What I think Coyne was getting at was something about which I often opine (some might say preach) myself: Knowing enough history to put your genealogical finds in proper context.

As I have journeyed through learning history again in college and as an adult, I slowly have realized that in the process of learning a lot of names, dates and facts during elementary and high school, I also picked up a lot of bad history, for just a few examples:

  • The 1700s immigration of German-speaking people to Pennsylvania was primarily to secure religious freedom (I get a lot of mileage out of this in lectures today – actually, only a minority of what became the Pennsylvania German ethnic group came for religious reasons – most came for land).
  • That slavery was a completely Southern thing since the Northern (aka “Free”) states had banned slavery (never learned about how gradual Pennsylvania’s abolition was … or how parts of the Northern economy – such as bankers giving Southern planter loans based on the value of the enslaved “property” – benefited from the institution).
  • The glorious history of Manifest Destiny was presented as, well, predestined, with basically no thoughts given to the Native Americans who were dispossessed or “reservation-ed,” let alone Mexico, nearly half of whose territory we took after a war we basically provoked.

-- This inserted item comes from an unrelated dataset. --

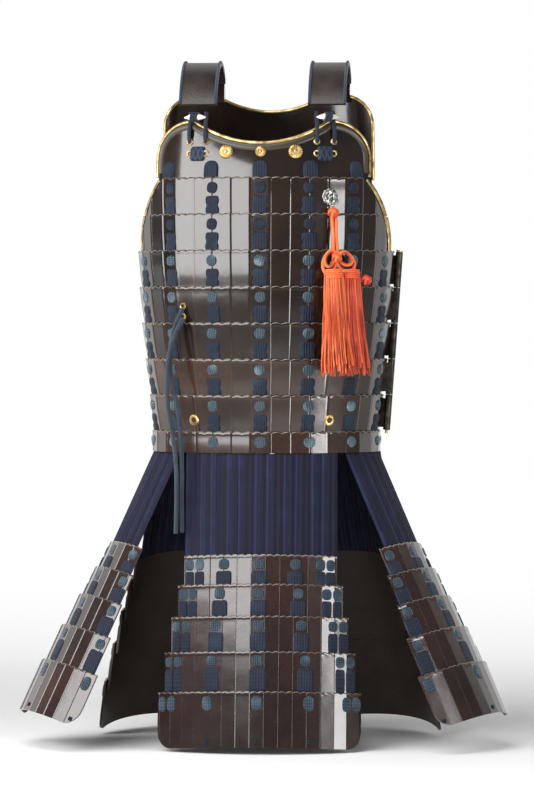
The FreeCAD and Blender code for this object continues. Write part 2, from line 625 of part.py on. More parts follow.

But one fact I learned about Berks County and its Native American population apparently was true, at least according to a website that maps out the historical lands of indigenous peoples around the world: I remember being taught in fourth grade that the Lenni Lenape (or Delaware) tribe occupied Berks County.

This website, Native Land.ca, is run by Victor G. Temprano of Mapster, the company that funds the site. It is a crowd-sourced project that is constantly being revised.

In the eastern half of Pennsylvania, the map is fairly simple. It shows the Lenape in the Delaware River valley, giving way with a small amount of overlap to the Susquehannock covering a large swath of land in what is now central Pennsylvania and an adjoining area in present-day New York state.

The map gets more complicated the further west in North America it goes, with many overlaps of tribes. The Native Land site has toggles to look at territories, languages and treaties, but does not address which particular time period that the tribal territory maps depict, which would be helpful to know since there were many migrations as the tribes were pushed westward by white expansion.

The Native Land site (https://native-land.ca/) truly gives its viewers the chance to look at boundaries – especially the ones impacting their own homes or present-day political lines – from a different perspective.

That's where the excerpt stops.